Swiss Regulators Probe Banks in FOREX Investigation
Competition authorities in Switzerland have commenced an investigation of possible collusion in the foreign exchange trading desks at eight international banks. The targeted banks include Credit Suisse AG, UBS AG and Citigroup Inc., Zürcher Kantonalbank, Julius Bäer & Co. AG, Barclays PLC, the Royal Bank of Scotland PLC and JPMorgan Chase & Co. The Swiss Competition Commission joins a growing group of regulators examining allegations surrounding manipulation of foreign exchange markets. The Commission stated it received “indications” of potentially collusive arrangements in setting currency rates by traders at the banks. The currencies at issue were described by the Commission as being “some of the most important currencies.” ("Swiss Target Credit Suisse, UBS In Global Forex Probe,” Law360.com, March 31, 2014).
Litigation Government and Regulatory Intervention
SEC Denies Dodd-Frank Whistleblower Claims
The SEC recently rejected two whistleblower claims because the individuals failed to abide by the strict requirements under the Dodd-Frank Act. In one case, the attempted whistleblower submitted a claim regarding a 2008 stock inflation at Anscott Industries Inc., and sought partial recovery of the $21 million in penalties ordered against Anscott.
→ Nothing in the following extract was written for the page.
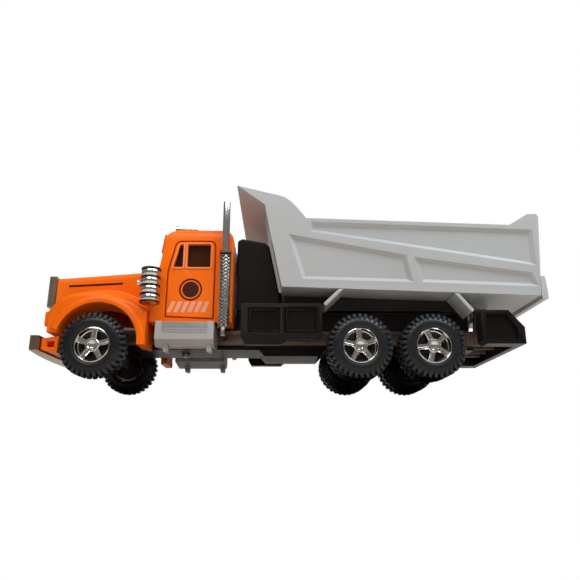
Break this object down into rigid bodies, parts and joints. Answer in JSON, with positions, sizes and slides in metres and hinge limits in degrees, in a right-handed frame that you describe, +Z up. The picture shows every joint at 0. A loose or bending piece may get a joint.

The SEC cited the individual’s failure to submit a claim for award within 90 days, as well as the failure to provide original information to the SEC as a basis to deny the whistleblower’s claim.
In the other case, involving Countrywide’s actions during the 2008 financial crisis, the SEC alleged that an individual did not provide original information to the SEC because the information was actually first provided to other regulatory agencies, such as HUD or the FBI. Analysts suggest that the SEC will continue to strictly follow the Dodd-Frank guidelines in order to determine if an individual is eligible for whistleblower awards. (“SEC Rejects Whistleblower Claims For Failing to Follow Dodd-Frank Rules,” Inside Counsel, April 3, 2014).